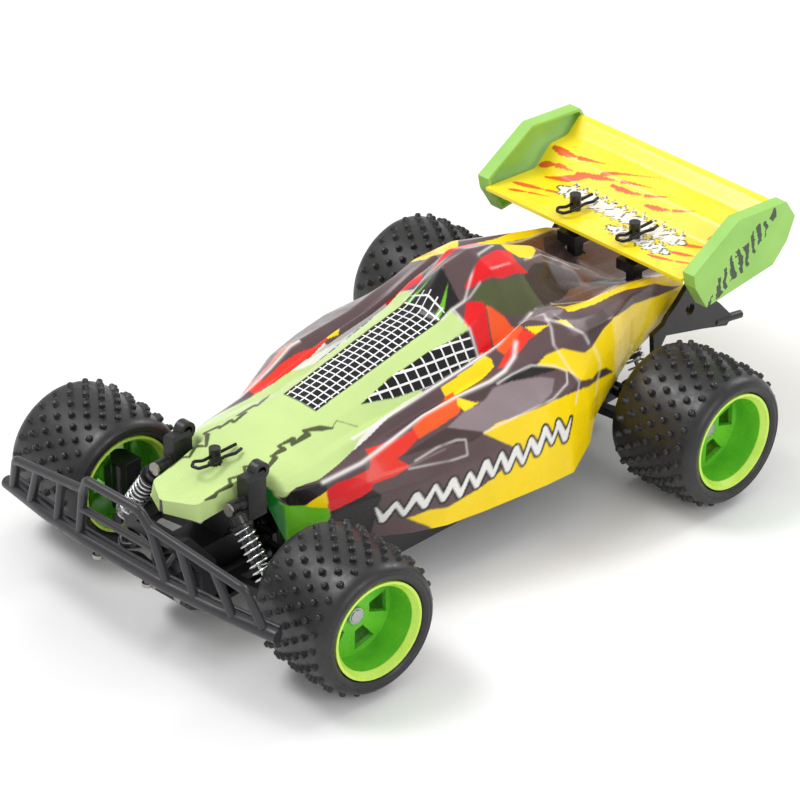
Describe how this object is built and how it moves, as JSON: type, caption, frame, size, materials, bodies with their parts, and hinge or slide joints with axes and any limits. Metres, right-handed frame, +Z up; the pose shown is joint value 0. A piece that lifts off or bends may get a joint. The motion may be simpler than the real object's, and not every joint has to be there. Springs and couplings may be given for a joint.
{
  "type": "remote control car",
  "caption": "Off-road racing buggy toy with sprung arms, spinning steerable wheels, tubular bumper, painted body shell and rear wing.",
  "frame": {"origin": "centre of the bounding box, on the ground under the tyres", "axes": "+Z up, -Y the way the car drives, +X the car's left side"},
  "size_m": [0.2474, 0.4041, 0.13],
  "materials": {
    "body_paint": "gloss",
    "wing_paint": "gloss",
    "lime_plastic": "satin",
    "rim_plastic": "satin",
    "tyre_rubber": "matte",
    "black_plastic": "satin",
    "steel": "satin",
    "spring_chrome": "polished",
    "battery_wrap": "gloss",
    "gear_plastic": "matte"
  },
  "bodies": {
    "chassis": {"chassis_tub": "black_plastic", "front_bulkhead": "black_plastic", "front_bumper": "black_plastic", "front_shock_tower": "black_plastic", "gearbox_case": "black_plastic", "rear_shock_tower": "black_plastic", "rear_guard": "black_plastic", "drive_motor": "steel", "battery_pack": "battery_wrap", "electronics_box": "black_plastic", "steering_servo": "black_plastic", "hinge_pins": "steel", "frame_screws": "steel", "body_shell": "body_paint", "wing_plane": "wing_paint", "wing_endplates": "lime_plastic", "wing_mounts": "black_plastic", "r_clips": "black_plastic"},
    "suspension_arm_fl": {"arm_fl": "black_plastic"},
    "steering_carrier_fl": {"carrier_fl": "black_plastic"},
    "steering_knuckle_fl": {"knuckle_fl": "black_plastic", "axle_fl": "steel"},
    "wheel_fl": {"rim_fl": "rim_plastic", "tyre_fl": "tyre_rubber"},
    "tie_rod_l": {"tie_rod_l": "black_plastic"},
    "suspension_arm_fr": {"arm_fr": "black_plastic"},
    "steering_carrier_fr": {"carrier_fr": "black_plastic"},
    "steering_knuckle_fr": {"knuckle_fr": "black_plastic", "axle_fr": "steel"},
    "wheel_fr": {"rim_fr": "rim_plastic", "tyre_fr": "tyre_rubber"},
    "tie_rod_r": {"tie_rod_r": "black_plastic"},
    "steering_link": {"drag_link": "black_plastic"},
    "suspension_arm_rl": {"arm_rl": "black_plastic"},
    "hub_upright_rl": {"upright_rl": "black_plastic"},
    "wheel_rl": {"rim_rl": "rim_plastic", "tyre_rl": "tyre_rubber", "axle_rl": "steel"},
    "half_shaft_rl": {"dogbone_l": "steel"},
    "suspension_arm_rr": {"arm_rr": "black_plastic"},
    "hub_upright_rr": {"upright_rr": "black_plastic"},
    "wheel_rr": {"rim_rr": "rim_plastic", "tyre_rr": "tyre_rubber", "axle_rr": "steel"},
    "half_shaft_rr": {"dogbone_r": "steel"},
    "differential": {"diff_gear": "gear_plastic"},
    "motor_shaft": {"motor_pinion": "gear_plastic"},
    "shock_fl": {"shock_body_fl": "black_plastic", "spring_fl": "spring_chrome"},
    "shock_shaft_fl": {"shock_rod_fl": "steel"},
    "shock_fr": {"shock_body_fr": "black_plastic", "spring_fr": "spring_chrome"},
    "shock_shaft_fr": {"shock_rod_fr": "steel"},
    "shock_rl": {"shock_body_rl": "black_plastic", "spring_rl": "spring_chrome"},
    "shock_shaft_rl": {"shock_rod_rl": "steel"},
    "shock_rr": {"shock_body_rr": "black_plastic", "spring_rr": "spring_chrome"},
    "shock_shaft_rr": {"shock_rod_rr": "steel"},
    "switch_slider": {"power_switch": "black_plastic"}
  },
  "joints": [
    {"name": "arm_fl_swing", "type": "hinge", "parent": "chassis", "child": "suspension_arm_fl", "pos_m": [0.016, -0.13305, 0.027], "axis": [0, -1, 0], "range_deg": [-7, 10], "stiffness_Nm_per_rad": 2.2, "springref_deg": -1.72},
    {"name": "carrier_fl_pivot", "type": "hinge", "parent": "suspension_arm_fl", "child": "steering_carrier_fl", "pos_m": [0.06, -0.13305, 0.027], "axis": [0, -1, 0], "range_deg": [-10.5, 7.5]},
    {"name": "knuckle_fl_steer", "type": "hinge", "parent": "steering_carrier_fl", "child": "steering_knuckle_fl", "pos_m": [0.072, -0.13305, 0.0387], "axis": [0, 0, 1], "range_deg": [-13, 23.4]},
    {"name": "wheel_fl_spin", "type": "hinge", "parent": "steering_knuckle_fl", "child": "wheel_fl", "pos_m": [0.072, -0.13305, 0.0387], "axis": [0.9959, -0.0906, 0], "continuous": true},
    {"name": "tie_rod_l_pivot", "type": "hinge", "parent": "steering_link", "child": "tie_rod_l", "pos_m": [0.01436, -0.11465, 0.034], "axis": [0, -1, 0], "range_deg": [-5.75, 8]},
    {"name": "arm_fr_swing", "type": "hinge", "parent": "chassis", "child": "suspension_arm_fr", "pos_m": [-0.016, -0.13305, 0.027], "axis": [0, 1, 0], "range_deg": [-7, 10], "stiffness_Nm_per_rad": 2.2, "springref_deg": -1.72},
    {"name": "carrier_fr_pivot", "type": "hinge", "parent": "suspension_arm_fr", "child": "steering_carrier_fr", "pos_m": [-0.06, -0.13305, 0.027], "axis": [0, 1, 0], "range_deg": [-10.5, 7.5]},
    {"name": "knuckle_fr_steer", "type": "hinge", "parent": "steering_carrier_fr", "child": "steering_knuckle_fr", "pos_m": [-0.072, -0.13305, 0.0387], "axis": [0, 0, 1], "range_deg": [-13, 23.4]},
    {"name": "wheel_fr_spin", "type": "hinge", "parent": "steering_knuckle_fr", "child": "wheel_fr", "pos_m": [-0.072, -0.13305, 0.0387], "axis": [0.9959, -0.0906, 0], "continuous": true},
    {"name": "tie_rod_r_pivot", "type": "hinge", "parent": "steering_link", "child": "tie_rod_r", "pos_m": [-0.01164, -0.11465, 0.034], "axis": [0, 1, 0], "range_deg": [-5.75, 8]},
    {"name": "steering_link_slide", "type": "slide", "parent": "chassis", "child": "steering_link", "axis": [1, 0, 0], "range_m": [-0.00571, 0.00298]},
    {"name": "arm_rl_swing", "type": "hinge", "parent": "chassis", "child": "suspension_arm_rl", "pos_m": [0.02, 0.10995, 0.027], "axis": [0, -1, 0], "range_deg": [-7, 10], "stiffness_Nm_per_rad": 2.6, "springref_deg": -2.01},
    {"name": "upright_rl_pivot", "type": "hinge", "parent": "suspension_arm_rl", "child": "hub_upright_rl", "pos_m": [0.062, 0.10995, 0.027], "axis": [0, -1, 0], "range_deg": [-10.5, 7.5]},
    {"name": "wheel_rl_spin", "type": "hinge", "parent": "hub_upright_rl", "child": "wheel_rl", "pos_m": [0.062, 0.10995, 0.0387], "axis": [1, 0, 0], "continuous": true},
    {"name": "half_shaft_rl_tilt", "type": "hinge", "parent": "chassis", "child": "half_shaft_rl", "pos_m": [0.019, 0.10995, 0.0387], "axis": [0, -1, 0], "range_deg": [-10.02, 14.1]},
    {"name": "arm_rr_swing", "type": "hinge", "parent": "chassis", "child": "suspension_arm_rr", "pos_m": [-0.02, 0.10995, 0.027], "axis": [0, 1, 0], "range_deg": [-7, 10], "stiffness_Nm_per_rad": 2.6, "springref_deg": -2.01},
    {"name": "upright_rr_pivot", "type": "hinge", "parent": "suspension_arm_rr", "child": "hub_upright_rr", "pos_m": [-0.062, 0.10995, 0.027], "axis": [0, 1, 0], "range_deg": [-10.5, 7.5]},
    {"name": "wheel_rr_spin", "type": "hinge", "parent": "hub_upright_rr", "child": "wheel_rr", "pos_m": [-0.062, 0.10995, 0.0387], "axis": [1, 0, 0], "continuous": true},
    {"name": "half_shaft_rr_tilt", "type": "hinge", "parent": "chassis", "child": "half_shaft_rr", "pos_m": [-0.019, 0.10995, 0.0387], "axis": [0, 1, 0], "range_deg": [-10.02, 14.1]},
    {"name": "diff_gear_spin", "type": "hinge", "parent": "chassis", "child": "differential", "pos_m": [0, 0.10995, 0.0387], "axis": [1, 0, 0], "continuous": true},
    {"name": "motor_spin", "type": "hinge", "parent": "chassis", "child": "motor_shaft", "pos_m": [-0.005, 0.08965, 0.04324], "axis": [1, 0, 0], "continuous": true},
    {"name": "shock_fl_tilt", "type": "hinge", "parent": "chassis", "child": "shock_fl", "pos_m": [0.0269, -0.14605, 0.0714], "axis": [0, -1, 0], "range_deg": [-3.44, 4.71]},
    {"name": "shock_fl_stroke", "type": "slide", "parent": "shock_fl", "child": "shock_shaft_fl", "axis": [-0.5789, 0, 0.8154], "range_m": [-0.00458, 0.00641], "deforming": ["spring_fl"]},
    {"name": "shock_fr_tilt", "type": "hinge", "parent": "chassis", "child": "shock_fr", "pos_m": [-0.0269, -0.14605, 0.0714], "axis": [0, 1, 0], "range_deg": [-3.44, 4.71]},
    {"name": "shock_fr_stroke", "type": "slide", "parent": "shock_fr", "child": "shock_shaft_fr", "axis": [0.5789, 0, 0.8154], "range_m": [-0.00458, 0.00641], "deforming": ["spring_fr"]},
    {"name": "shock_rl_tilt", "type": "hinge", "parent": "chassis", "child": "shock_rl", "pos_m": [0.0262, 0.12295, 0.07415], "axis": [0, -1, 0], "range_deg": [-2.33, 3.11]},
    {"name": "shock_rl_stroke", "type": "slide", "parent": "shock_rl", "child": "shock_shaft_rl", "axis": [-0.4961, 0, 0.8682], "range_m": [-0.00386, 0.00538], "deforming": ["spring_rl"]},
    {"name": "shock_rr_tilt", "type": "hinge", "parent": "chassis", "child": "shock_rr", "pos_m": [-0.0262, 0.12295, 0.07415], "axis": [0, 1, 0], "range_deg": [-2.33, 3.11]},
    {"name": "shock_rr_stroke", "type": "slide", "parent": "shock_rr", "child": "shock_shaft_rr", "axis": [0.4961, 0, 0.8682], "range_m": [-0.00386, 0.00538], "deforming": ["spring_rr"]},
    {"name": "power_switch_slide", "type": "slide", "parent": "chassis", "child": "switch_slider", "axis": [0, 1, 0], "range_m": [0, 0.004]}
  ],
  "couplings": [
    {"joint": "carrier_fl_pivot", "follows": "arm_fl_swing", "ratio": -1},
    {"joint": "tie_rod_l_pivot", "follows": "arm_fl_swing", "ratio": 0.74576},
    {"joint": "carrier_fr_pivot", "follows": "arm_fr_swing", "ratio": -1},
    {"joint": "tie_rod_r_pivot", "follows": "arm_fr_swing", "ratio": 0.74576},
    {"joint": "knuckle_fl_steer", "follows": "steering_link_slide", "rad_per_m": -66.667},
    {"joint": "knuckle_fr_steer", "follows": "steering_link_slide", "rad_per_m": -66.667},
    {"joint": "upright_rl_pivot", "follows": "arm_rl_swing", "ratio": -1},
    {"joint": "wheel_rl_spin", "follows": "diff_gear_spin", "ratio": 1},
    {"joint": "half_shaft_rl_tilt", "follows": "arm_rl_swing", "ratio": 1.3548},
    {"joint": "upright_rr_pivot", "follows": "arm_rr_swing", "ratio": -1},
    {"joint": "wheel_rr_spin", "follows": "diff_gear_spin", "ratio": 1},
    {"joint": "half_shaft_rr_tilt", "follows": "arm_rr_swing", "ratio": 1.3548},
    {"joint": "motor_spin", "follows": "diff_gear_spin", "ratio": -4.2},
    {"joint": "shock_fl_tilt", "follows": "arm_fl_swing", "ratio": 0.42066},
    {"joint": "shock_fl_stroke", "follows": "arm_fl_swing", "m_per_rad": 0.03504},
    {"joint": "shock_fr_tilt", "follows": "arm_fr_swing", "ratio": 0.42066},
    {"joint": "shock_fr_stroke", "follows": "arm_fr_swing", "m_per_rad": 0.03504},
    {"joint": "shock_rl_tilt", "follows": "arm_rl_swing", "ratio": 0.26103},
    {"joint": "shock_rl_stroke", "follows": "arm_rl_swing", "m_per_rad": 0.02912},
    {"joint": "shock_rr_tilt", "follows": "arm_rr_swing", "ratio": 0.26103},
    {"joint": "shock_rr_stroke", "follows": "arm_rr_swing", "m_per_rad": 0.02912}
  ]
}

________

* [Exercise objective]: Find every line that has "axes" in it, then return those lines.

* [The output]:
Describe how this object is built and how it moves, as JSON: type, caption, frame, size, materials, bodies with their parts, and hinge or slide joints with axes and any limits. Metres, right-handed frame, +Z up; the pose shown is joint value 0. A piece that lifts off or bends may get a joint. The motion may be simpler than the real object's, and not every joint has to be there. Springs and couplings may be given for a joint.
  "frame": {"origin": "centre of the bounding box, on the ground under the tyres", "axes": "+Z up, -Y the way the car drives, +X the car's left side"},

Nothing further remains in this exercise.